- Born: January 29, 1933 Indianapolis, Indiana
- Died: May 4, 2007 (aged 74) Indianapolis, Indiana
- Education: Herron School of Art
- Known for: Abstract Art
- Parents: Reuben Starks (father); Hattie Starks (mother);

= Mae Alice Engron =

American artist (1933–2007)

Mae Alice Engron (January 29, 1933 – May 4, 2007) was an American artist known for her oil paintings and one of few Black abstract artists in the 20th century.

== Personal life ==
Alice Engron was born to Reuben and Hattie Starks in Indianapolis, Indiana on January 29, 1933. After attending Indianapolis Public Schools, she went on to work for the U.S. Postal Service where she was injured.
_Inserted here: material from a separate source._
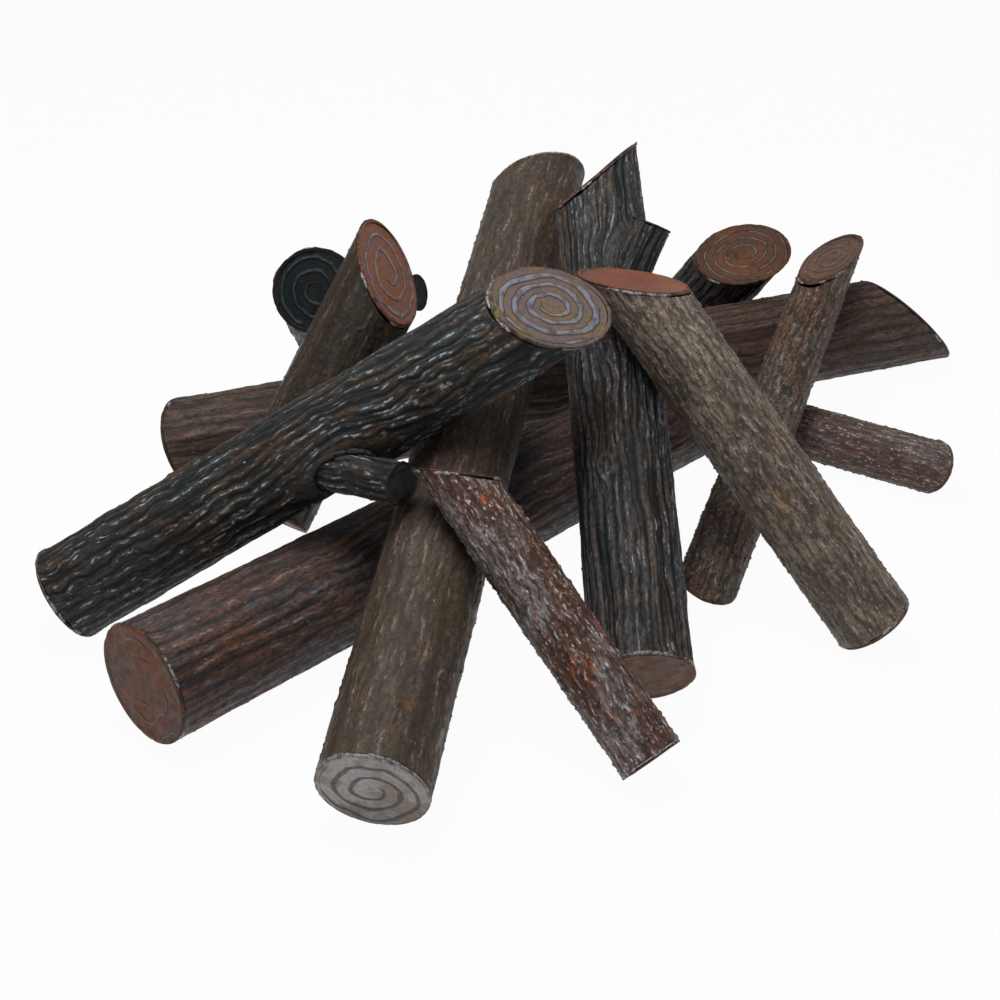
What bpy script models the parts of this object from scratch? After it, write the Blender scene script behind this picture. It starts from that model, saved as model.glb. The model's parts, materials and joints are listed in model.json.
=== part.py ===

This caused her to attend Herron School of Art, where she graduated in 1984.

== Career ==
She showed her work in a number of Indiana-based exhibit galleries such as the Indiana State Museum, and Indiana Black Expo, as well as galleries such as Quotidian in Los Angeles. Her work was also acquired by the Fort Wayne Museum of Art and the Smithsonian American Art Museum. Alice Engron was both an abstract artist and a neo-Expressionist. Through her oil paintings, she focused on incorporating brushstroke texture, unique colors, and organic forms found in nature.